Nairobi, Kenya (CNSNews.com) - A meeting in New York Wednesday will look at how the U.S. and other interested countries plan to respond to the situation in Somalia, but the peacekeeping force option favored by the U.S. is likely to run into opposition from the Islamists now in control of Mogadishu.
Somalia's embattled transitional government, based outside the capital, has requested a peacekeeping force, but Sheikh Sherif Ahmed, chairman of the group known as the Islamic Courts Union (ICU), said it would withdraw from newly-opened talks with the government if peacekeepers were brought in.
The ICU, which favors imposing Islamic law (shari'a), seized control of the capital after routing a coalition of warlords and businessmen allegedly supported financially by the U.S.
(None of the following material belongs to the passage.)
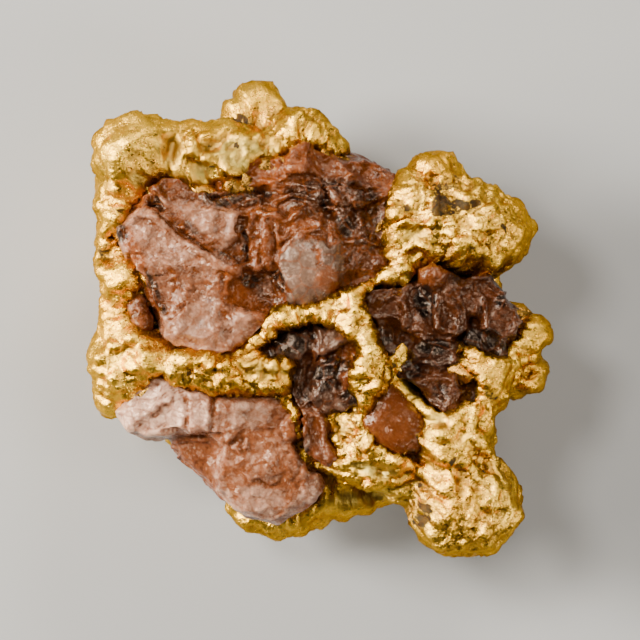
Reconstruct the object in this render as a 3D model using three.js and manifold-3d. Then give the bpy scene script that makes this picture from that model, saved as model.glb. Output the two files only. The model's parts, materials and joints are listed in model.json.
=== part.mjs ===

Ahmed has expressed interest in seeking "an understanding" with Washington but it remains unclear whether the six-nation Somalia Contact Group that meets Wednesday in New York will agree to work with the Islamists, since the U.S. is seen as particularly reluctant to do so.
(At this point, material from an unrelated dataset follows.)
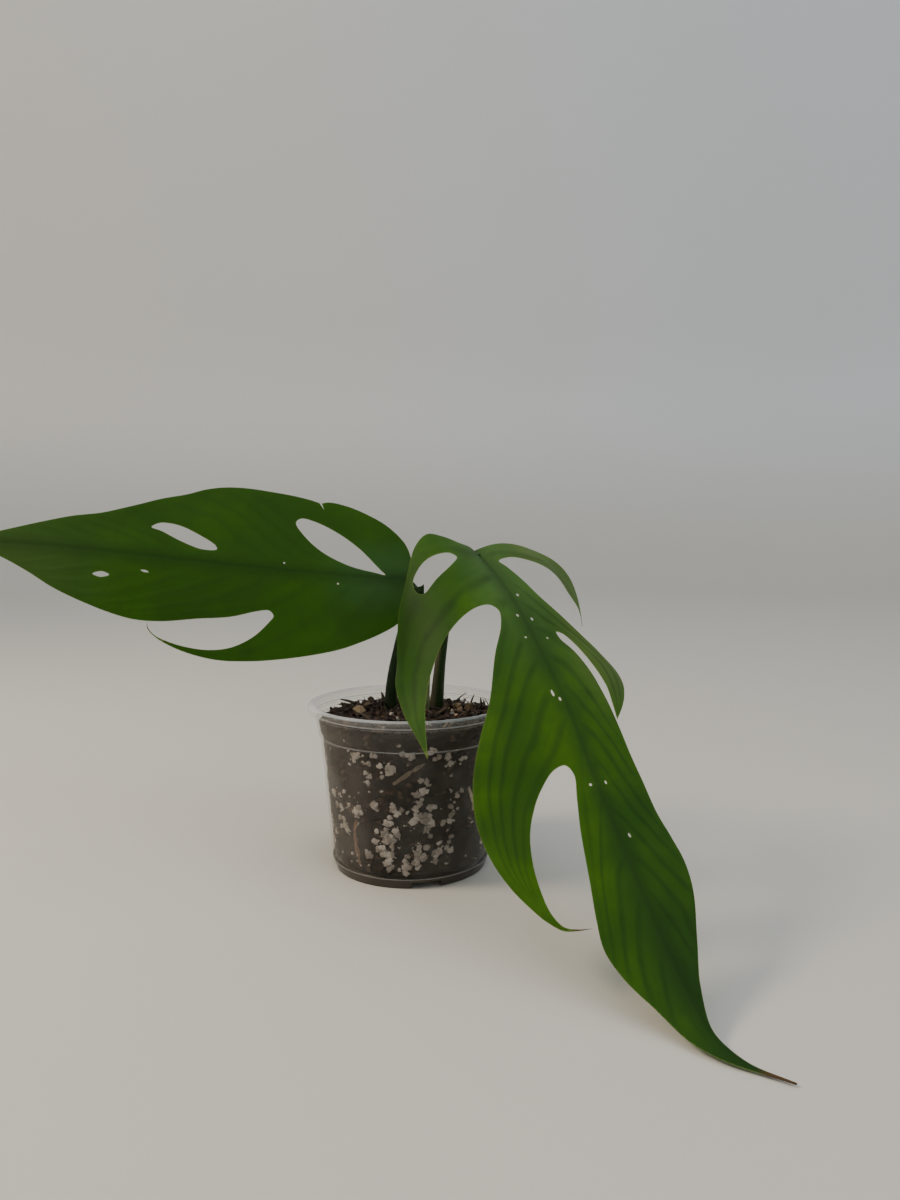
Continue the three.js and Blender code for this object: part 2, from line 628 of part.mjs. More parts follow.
plant.add(named("pot", potSolid(), COLOURS.pot, 0.25));
plant.add(named("potting_mix", mix, COLOURS.mix, 0.95));
plant.add(named("stem", stem, COLOURS.stem, 0.6));
ROOTS.forEach((root) => plant.add(named(root.name, rootSolid(root, 0), COLOURS.root, 0.8)));
plant.add(named("leaf_left", leftLeaf, COLOURS.leftLeaf, 0.45));
plant.add(named("leaf_right", rightLeaf, COLOURS.rightLeaf, 0.45));
plant.add(named("old_sheath", sheathSolid(0), COLOURS.sheath, 0.8));

export default plant;
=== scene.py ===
"""A young split-leaved pothos in a clear nursery pot, dressed and lit for a studio picture.

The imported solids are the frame. Each part of the plant is a class that builds its finer meshes in
the same place and gives them their finish. Sizes are millimetres, as on the real plant, and become
metres where a mesh is made.
"""

import logging
import math
import random
from dataclasses import dataclass, field
from enum import Enum
from typing import Sequence

import bmesh
import bpy
import numpy as np
from mathutils import Matrix, Vector, kdtree, noise


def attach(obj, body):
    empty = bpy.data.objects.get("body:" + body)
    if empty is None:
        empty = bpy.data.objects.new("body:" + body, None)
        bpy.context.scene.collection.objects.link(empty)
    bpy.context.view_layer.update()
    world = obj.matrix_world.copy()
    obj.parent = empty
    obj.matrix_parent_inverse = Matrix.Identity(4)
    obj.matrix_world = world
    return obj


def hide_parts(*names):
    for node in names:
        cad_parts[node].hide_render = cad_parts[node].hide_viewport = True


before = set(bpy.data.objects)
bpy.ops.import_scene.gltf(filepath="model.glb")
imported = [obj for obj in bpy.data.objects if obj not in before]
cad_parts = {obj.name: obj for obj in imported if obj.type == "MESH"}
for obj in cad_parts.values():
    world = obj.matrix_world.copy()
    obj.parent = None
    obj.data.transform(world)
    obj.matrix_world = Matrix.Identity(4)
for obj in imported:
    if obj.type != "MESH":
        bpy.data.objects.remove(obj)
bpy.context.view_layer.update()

MM = 0.001
WELD = 1e-4
BODY = "root"
UP = Vector((0, 0, 1))

Point = tuple[float, float]
Place = tuple[float, float, float]
Colour = tuple[float, float, float, float]
Lump = tuple[Vector, float, Place]

log = logging.getLogger("pothos")


class Slot(Enum):
    """The record's material slots."""

    POT = "pot"
    MIX = "potting_mix"
    ROOT = "root"
    LEFT_LEAF = "leaf_left"
    RIGHT_LEAF = "leaf_right"
    SHEATH = "old_sheath"


class Side(Enum):
    """The two halves of a blade; the value is the sign of the distance from the midrib."""

    NEAR = 1
    FAR = -1


def colour(code: str) -> Colour:
    """The linear colour of a six-figure display colour.

    Args:
        code: Red, green and blue as hexadecimal pairs.

    Returns:
        Linear red, green and blue with full alpha.
    """
    shares = [int(code[start : start + 2], 16) / 255 for start in (0, 2, 4)]
    linear = [x / 12.92 if x <= 0.04045 else ((x + 0.055) / 1.055) ** 2.4 for x in shares]
    return (linear[0], linear[1], linear[2], 1.0)


class Amount:
    """A number that changes over a surface. Arithmetic on it adds Math nodes."""

    def __init__(self, shader: "Shader", socket: bpy.types.NodeSocket) -> None:
        """Wraps one output socket of a shader's tree."""
        self.shader = shader
        self.socket = socket

    def __add__(self, other: "Amount | float") -> "Amount":
        """Sum."""
        return self.shader.maths("ADD", self, other)

    def __sub__(self, other: "Amount | float") -> "Amount":
        """Difference."""
        return self.shader.maths("SUBTRACT", self, other)

    def __rsub__(self, other: float) -> "Amount":
        """Difference from a number."""
        return self.shader.maths("SUBTRACT", other, self)

    def __mul__(self, other: "Amount | float") -> "Amount":
        """Product."""
        return self.shader.maths("MULTIPLY", self, other)

    def __pow__(self, other: float) -> "Amount":
        """Power."""
        return self.shader.maths("POWER", self, other)

    def __abs__(self) -> "Amount":
        """Size without the sign."""
        return self.shader.maths("ABSOLUTE", self)

    __radd__ = __add__
    __rmul__ = __mul__

    def highest(self, other: "Amount | float") -> "Amount":
        """The larger of two amounts."""
        return self.shader.maths("MAXIMUM", self, other)

    def fraction(self) -> "Amount":
        """What is left above the whole number."""
        return self.shader.maths("FRACT", self)

    def step(self, low: float, high: float) -> "Amount":
        """A smooth step from 0 at low to 1 at high, or the other way round.

        Args:
            low: Where the step gives 0.
            high: Where it gives 1.

        Returns:
            The step, between 0 and 1.
        """
        if low > high:
            return 1 - self.step(high, low)
        settings = {"interpolation_type": "SMOOTHSTEP"}
        sockets = {"Value": self, "From Min": low, "From Max": high}
        made = self.shader.node("ShaderNodeMapRange", settings, sockets)
        return Amount(self.shader, made.outputs["Result"])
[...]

Kenya's foreign minister, Rapheal Tuju, said a common international effort to stabilize Somalia was important, but African governments were not in a position to tell "the most powerful country in the world" with whom it should deal.
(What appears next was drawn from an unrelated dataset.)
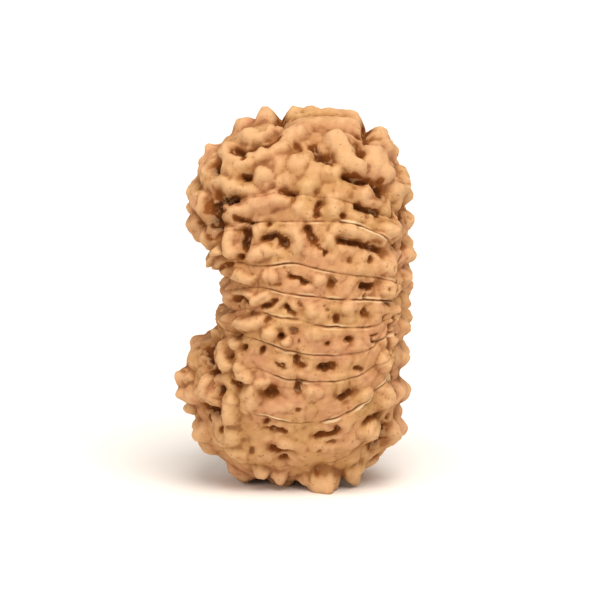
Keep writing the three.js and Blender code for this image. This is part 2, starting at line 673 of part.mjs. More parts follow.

A security analyst here said the best option for the U.S. would be to engage the ICU diplomatically.
"The Islamists have now become an important part of the Somalia equation," said Peter Korr. "They enjoy public support and have showed they are capable militarily."
At the same time, however, the analyst said it would be disastrous for regional security if the ICU was allowed to establish a strong political hold in Somalia.
If that were to happen, Somalia would become a key Islamic link between North Africa and the Middle East on one hand and the Indian Ocean side of sub-Saharan Africa on the other, he said.
Western nations are concerned that Ahmed's group will introduce Islamic laws and offer terrorists a safe haven in Somalia.
The ICU has, however, rejected the concerns, saying in letters sent to Western embassies that it had no links to terrorism. Instead it accused Somali warlords of fuelling criminal activities and not being interested in a functioning government.
Somalia's transitional government and other African countries appear to be willing to give the Islamists the benefit of the doubt. East African governments are cracking down on the warlords, warning they may face prosecution for crimes against humanity if they do not stop fighting.
Sanctions imposed against the warlords this week include a freeze on assets and a travel ban.
Another African analyst, who did not want to be named because of his involvement in initiatives by African governments to find a solution to the Somalia problem, said North Africa and Middle East nations had shifted their support to the ICU because of perceived U.S. support for the warlords.